— begin DATASET CONTENT —

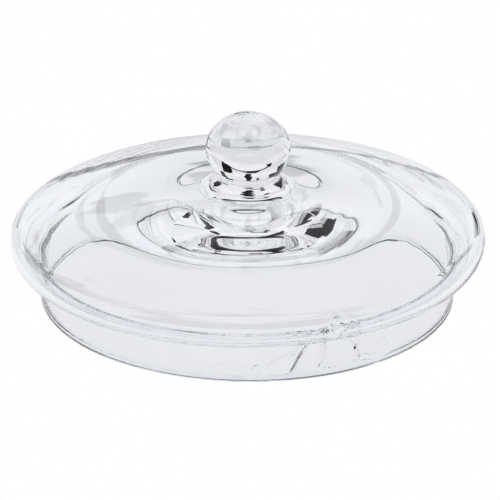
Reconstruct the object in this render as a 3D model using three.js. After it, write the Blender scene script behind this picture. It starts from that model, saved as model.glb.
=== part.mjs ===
// A clear glass dish lid: a shallow blown shell with a rounded overhanging brim and a short
// locating collar below it, and a solid ball knob fused on top.
// Millimetres, +Z up. The origin is on the axis, in the plane of the collar's ground lip.
import * as THREE from "three";

// The whole lid
const BRIM_RADIUS = 50; // the widest ring
const WALL = 1.4; // wall of the blown shell
const TURN_STEPS = 64; // flats round the axis, the same in every piece so that fused faces match

// The dome: part of a sphere. The gather that carries the knob left its middle thicker: the wall
// thickens inwards like a shallow cone, from a rim to a flat, with both corners melted round.
const DOME_SPHERE = 140;
const CONE_ANGLE = (11.2 * Math.PI) / 180; // between the two faces of the wall, on the cone
const CONE_RADIUS = 30.5; // middle of the rounded corner where the cone starts
const CONE_FADE = 6; // how far that corner reaches either side
const FLAT_RADIUS = 11; // middle of the rounded corner where the cone ends
const FLAT_FADE = 4; // how far that one reaches

// The brim: a hollow roll that turns in underneath to a flat seat
const ROLL_RADIUS = 3.75;
const SEAT_Z = 9.5; // height of the seat that rests on the dish's rim
const BEND_RADIUS = 0.5; // inside corner where the seat turns down into the collar

// The collar and its lip
const COLLAR_TOP_RADIUS = 43.8;
const COLLAR_LIP_RADIUS = 43.5;
const LIP_HEIGHT = 1.6;
const LIP_SWELL = 0.12; // how far the fire-polished bead stands proud of the wall
const LIP_ROUND = 0.55; // rounded corner beside the ground land

// The knob
const BALL_RADIUS = 8.85;
const BALL_HALF_HEIGHT = 7.6;
const BALL_CENTRE_Z = 33.5;
const NECK_RADIUS = 6.85;
const NECK_Z = 27.5; // height of the narrowest ring
const NECK_TOP_Z = 29.3; // where the neck's curve meets the ball
const NECK_BOTTOM_Z = 26.3; // where the neck meets the foot
const FOOT_RADIUS = 10.6;
const FOOT_EDGE = 0.12; // height of the foot's rim above the dome

// The roll's section is a circle that touches the dome's sphere from inside, so the circle's centre
// fixes the sphere's centre, below the lid on the axis.
const ROLL_R = BRIM_RADIUS - ROLL_RADIUS;
const ROLL_Z = SEAT_Z + ROLL_RADIUS;
const SPHERE_Z = ROLL_Z - Math.sqrt((DOME_SPHERE - ROLL_RADIUS) ** 2 - ROLL_R ** 2);
const ROLL_START = Math.atan2(ROLL_Z - SPHERE_Z, ROLL_R); // direction of the normal where they touch

// The bend from the seat to the collar.
const BEND_R = COLLAR_TOP_RADIUS + BEND_RADIUS;
const BEND_Z = SEAT_Z - BEND_RADIUS;

const QUARTER = Math.PI / 2;

// Points on an ellipse about (r, z), from one angle to another, both ends included.
function arc(r, z, radiusR, radiusZ, from, to, steps) {
  const points = [];
  for (let i = 0; i <= steps; i++) {
    const angle = from + ((to - from) * i) / steps;
    points.push([r + radiusR * Math.cos(angle), z + radiusZ * Math.sin(angle)]);
  }
  return points;
}

// Height of the dome's outer face at a radius.
function domeTop(r) {
  return SPHERE_Z + Math.sqrt(DOME_SPHERE ** 2 - r ** 2);
}

// Zero, then rising with slope one, joined by a parabola over a distance of fade either side.
function hinge(x, fade) {
  return x > fade ? x : Math.max(x + fade, 0) ** 2 / (4 * fade);
}

// Wall of the dome at a radius.
function domeWall(r) {
  const cone = hinge(CONE_RADIUS - r, CONE_FADE) - hinge(FLAT_RADIUS - r, FLAT_FADE);
  return WALL + Math.tan(CONE_ANGLE) * cone;
}

// Height of the dome's inner face at a radius: the wall is measured along the sphere's radius.
function domeUnder(r) {
  return SPHERE_Z + Math.sqrt((DOME_SPHERE - domeWall(r)) ** 2 - r ** 2);
}

// A closed solid of revolution from [radius, height] points that run anticlockwise in section,
// up the outside and back down the inside or along the axis.
function turned(name, points, material) {
  const profile = points.map(([r, z]) => new THREE.Vector2(r, z));
  const closed = points[0][0] > 0;
  if (closed) {
    profile.push(profile[0].clone());
  }
  const geometry = new THREE.LatheGeometry(profile, TURN_STEPS);
  geometry.rotateX(QUARTER);
  const mesh = new THREE.Mesh(geometry, material);
  mesh.name = name;
  return mesh;
}

// Clear glass with a faint cool grey, a little different for each piece.
function glass(colour, roughness) {
  return new THREE.MeshStandardMaterial({
    color: colour,
    roughness,
    metalness: 0,
    transparent: true,
    opacity: 0.35,
  });
}

// The dome, from the flat where the knob stands out to the start of the roll.
function coverDome() {
  const edgeOuter = ROLL_R + ROLL_RADIUS * Math.cos(ROLL_START);
  const edgeInner = ROLL_R + (ROLL_RADIUS - WALL) * Math.cos(ROLL_START);
  const under = [];
  const rings = 12;
  for (let i = 0; i <= rings; i++) {
    const r = (edgeInner * i) / rings;
    under.push([r, domeUnder(r)]);
  }
  const top = [];
  const bands = 8;
  for (let i = 0; i <= bands; i++) {
    const r = edgeOuter + ((FOOT_RADIUS - edgeOuter) * i) / bands;
    top.push([r, domeTop(r)]);
  }
  return turned("cover_dome", [...under, ...top, [0, domeTop(FOOT_RADIUS)]], glass("#e9edef", 0.03));
}

// The roll: outer face, flat seat underneath, bend to the collar, and the inner face back.
function rolledBrim() {
  const inner = ROLL_RADIUS - WALL;
  const bendInner = BEND_RADIUS + WALL;
  const outside = arc(ROLL_R, ROLL_Z, ROLL_RADIUS, ROLL_RADIUS, -QUARTER, ROLL_START, 12);
  const inside = arc(ROLL_R, ROLL_Z, inner, inner, ROLL_START, -QUARTER, 9);
  const bendOver = arc(BEND_R, BEND_Z, bendInner, bendInner, QUARTER, 2 * QUARTER, 4);
  const bendUnder = arc(BEND_R, BEND_Z, BEND_RADIUS, BEND_RADIUS, 2 * QUARTER, QUARTER, 3);
  return turned("rolled_brim", [...outside, ...inside, ...bendOver, ...bendUnder], glass("#e7ebee", 0.03));
}

// Outer radius of the collar's wall at a height: it draws in slightly towards the lip.
function collarRadius(z) {
  const share = (z - LIP_HEIGHT) / (BEND_Z - LIP_HEIGHT);
  return COLLAR_LIP_RADIUS + (COLLAR_TOP_RADIUS - COLLAR_LIP_RADIUS) * share;
}

// The collar: a plain wall that locates the lid inside the dish's mouth.
function locatingCollar() {
  const low = collarRadius(LIP_HEIGHT);
  const high = collarRadius(BEND_Z);
  const points = [
    [low, LIP_HEIGHT],
    [high, BEND_Z],
    [high - WALL, BEND_Z],
    [low - WALL, LIP_HEIGHT],
  ];
  return turned("locating_collar", points, glass("#e8ecee", 0.03));
}

// The lip: a slightly swollen fire-polished bead with a narrow ground land at the bottom.
function collarLip() {
  const outer = COLLAR_LIP_RADIUS + LIP_SWELL;
  const inner = COLLAR_LIP_RADIUS - WALL - LIP_SWELL;
  const corner = LIP_ROUND;
  const cornerZ = LIP_ROUND;
  const outerRound = arc(outer - corner, cornerZ, corner, corner, -QUARTER, 0, 4);
  const innerRound = arc(inner + corner, cornerZ, corner, corner, 2 * QUARTER, 3 * QUARTER, 4);
  const top = [
    [COLLAR_LIP_RADIUS, LIP_HEIGHT],
    [COLLAR_LIP_RADIUS - WALL, LIP_HEIGHT],
  ];
  return turned("collar_lip", [...outerRound, ...top, ...innerRound], glass("#e3e8eb", 0.04));
}

// Radius of the knob's waist at a height, from the narrowest ring down to the foot's rim.
const FOOT_RIM_Z = domeTop(FOOT_RADIUS) + FOOT_EDGE;
const FLARE_R = FOOT_RADIUS - NECK_RADIUS;
const FLARE_Z = NECK_Z - FOOT_RIM_Z;
function flareRadius(z) {
  const share = (NECK_Z - z) / FLARE_Z;
  return FOOT_RADIUS - FLARE_R * Math.sqrt(1 - share * share);
}

// The foot: a flared pad of glass pressed down on the dome.
function knobFoot() {
  const seat = domeTop(FOOT_RADIUS);
  const points = [
    [0, seat],
    [FOOT_RADIUS, seat],
    [FOOT_RADIUS, FOOT_RIM_Z],
  ];
  const steps = 8;
  const start = Math.asin((NECK_Z - NECK_BOTTOM_Z) / FLARE_Z);
  for (let i = 1; i <= steps; i++) {
    const angle = QUARTER + ((start - QUARTER) * i) / steps;
    const z = NECK_Z - FLARE_Z * Math.sin(angle);
    points.push([flareRadius(z), z]);
  }
  points.push([0, NECK_BOTTOM_Z]);
  return turned("knob_foot", points, glass("#e6eaed", 0.03));
}

// Radius of the ball at a height.
function ballRadius(z) {
  return BALL_RADIUS * Math.sqrt(1 - ((z - BALL_CENTRE_Z) / BALL_HALF_HEIGHT) ** 2);
}

// The neck: the lower half continues the foot's flare, the upper half opens to meet the ball.
function knobNeck() {
  const points = [[0, NECK_BOTTOM_Z]];
  const steps = 4;
  for (let i = 0; i <= steps; i++) {
    const z = NECK_BOTTOM_Z + ((NECK_Z - NECK_BOTTOM_Z) * i) / steps;
    points.push([flareRadius(z), z]);
  }
  const opening = ballRadius(NECK_TOP_Z) - NECK_RADIUS;
  for (let i = 1; i <= steps; i++) {
    const share = i / steps;
    points.push([NECK_RADIUS + opening * share * share, NECK_Z + (NECK_TOP_Z - NECK_Z) * share]);
  }
  points.push([0, NECK_TOP_Z]);
  return turned("knob_neck", points, glass("#e4e9ec", 0.03));
}

// The ball: a solid, slightly flattened ball with a flat at the bottom where the neck joins.
function knobBall() {
  const start = Math.asin((NECK_TOP_Z - BALL_CENTRE_Z) / BALL_HALF_HEIGHT);
  const side = arc(0, BALL_CENTRE_Z, BALL_RADIUS, BALL_HALF_HEIGHT, start, QUARTER, 16);
  side[side.length - 1] = [0, BALL_CENTRE_Z + BALL_HALF_HEIGHT];
  return turned("knob_ball", [[0, NECK_TOP_Z], ...side], glass("#f0f3f5", 0.02));
}

const shell = new THREE.Group();
shell.add(coverDome(), rolledBrim(), locatingCollar(), collarLip());

const knob = new THREE.Group();
knob.add(knobFoot(), knobNeck(), knobBall());

const lid = new THREE.Group();
lid.add(shell, knob);

export default lid;
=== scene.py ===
"""A clear glass dish lid, blown, with a solid ball knob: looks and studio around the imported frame.

The lid is two skins, the shell's and the knob's. Each is a profile turned round the axis, moved a little as
hot glass moves, and cut into the frame's seven pieces, which share their rings where the glass is fused.
"""
import math

import bpy
import numpy as np
from mathutils import Matrix, Vector


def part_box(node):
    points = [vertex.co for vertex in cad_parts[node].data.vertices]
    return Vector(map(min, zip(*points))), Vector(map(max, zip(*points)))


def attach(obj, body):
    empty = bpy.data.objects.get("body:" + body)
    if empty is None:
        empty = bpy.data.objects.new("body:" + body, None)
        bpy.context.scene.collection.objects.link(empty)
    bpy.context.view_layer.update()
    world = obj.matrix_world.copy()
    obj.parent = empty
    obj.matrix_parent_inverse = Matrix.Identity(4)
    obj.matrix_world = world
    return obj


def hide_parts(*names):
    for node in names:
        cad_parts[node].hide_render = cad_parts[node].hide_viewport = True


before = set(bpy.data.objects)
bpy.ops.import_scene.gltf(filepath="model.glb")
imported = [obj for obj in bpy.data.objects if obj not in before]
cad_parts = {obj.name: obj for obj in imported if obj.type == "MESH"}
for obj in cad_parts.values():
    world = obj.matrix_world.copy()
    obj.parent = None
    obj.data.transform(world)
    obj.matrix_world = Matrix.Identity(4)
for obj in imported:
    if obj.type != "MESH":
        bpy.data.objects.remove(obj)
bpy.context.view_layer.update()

MM = 0.001
QUARTER = math.pi / 2
ON_AXIS = 1e-9  # a point nearer to the axis than this is on it
TINY = 1e-12  # keeps a division away from zero

# ---------------------------------------------------------------- sizes
BRIM_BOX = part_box("rolled_brim")
COLLAR_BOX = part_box("locating_collar")
LIP_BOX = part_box("collar_lip")
FOOT_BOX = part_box("knob_foot")
NECK_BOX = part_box("knob_neck")
BALL_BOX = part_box("knob_ball")

# The blown shell: part of a sphere. Its wall thickens inwards like a shallow cone, up to a flat middle.
WALL = 1.4 * MM
DOME_SPHERE = 140 * MM
MIDDLE_SLOPE = math.radians(11.2)  # between the two faces of the wall, on the cone
MIDDLE_RADIUS = 30.5 * MM  # middle of the rounded corner where the cone starts
MIDDLE_FADE = 6 * MM  # how far that corner reaches either side
MIDDLE_FLAT = 11 * MM  # middle of the rounded corner where the cone ends
FLAT_FADE = 4 * MM  # how far that one reaches

# The roll, its flat seat, and the bend from the seat to the collar
BRIM_RADIUS = BRIM_BOX[1].x
ROLL_RADIUS = 3.75 * MM
BEND_RADIUS = 0.5 * MM
BEND_Z = COLLAR_BOX[1].z
SEAT_Z = BEND_Z + BEND_RADIUS

# The collar, and the bead at its lip
COLLAR_TOP_RADIUS = COLLAR_BOX[1].x
COLLAR_LIP_RADIUS = 43.5 * MM
LIP_HEIGHT = COLLAR_BOX[0].z
LIP_RADIUS = LIP_BOX[1].x
LIP_ROUND = 0.55 * MM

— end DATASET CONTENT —

● **EXERCISE AIM**
Using the data above, restate word for word the lines from its opening line through the line that contains "import * as", and no more.

● **THE COMPLETED TASK**
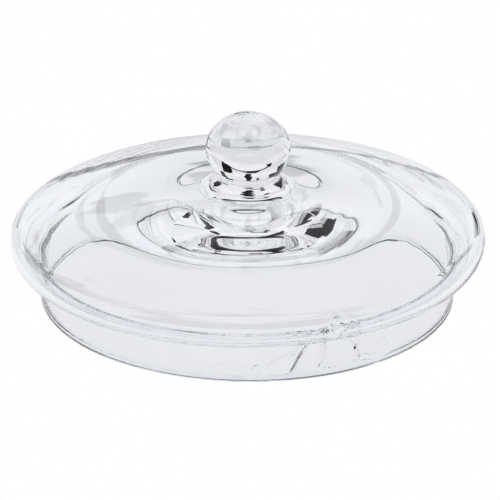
Reconstruct the object in this render as a 3D model using three.js. After it, write the Blender scene script behind this picture. It starts from that model, saved as model.glb.
=== part.mjs ===
// A clear glass dish lid: a shallow blown shell with a rounded overhanging brim and a short
// locating collar below it, and a solid ball knob fused on top.
// Millimetres, +Z up. The origin is on the axis, in the plane of the collar's ground lip.
import * as THREE from "three";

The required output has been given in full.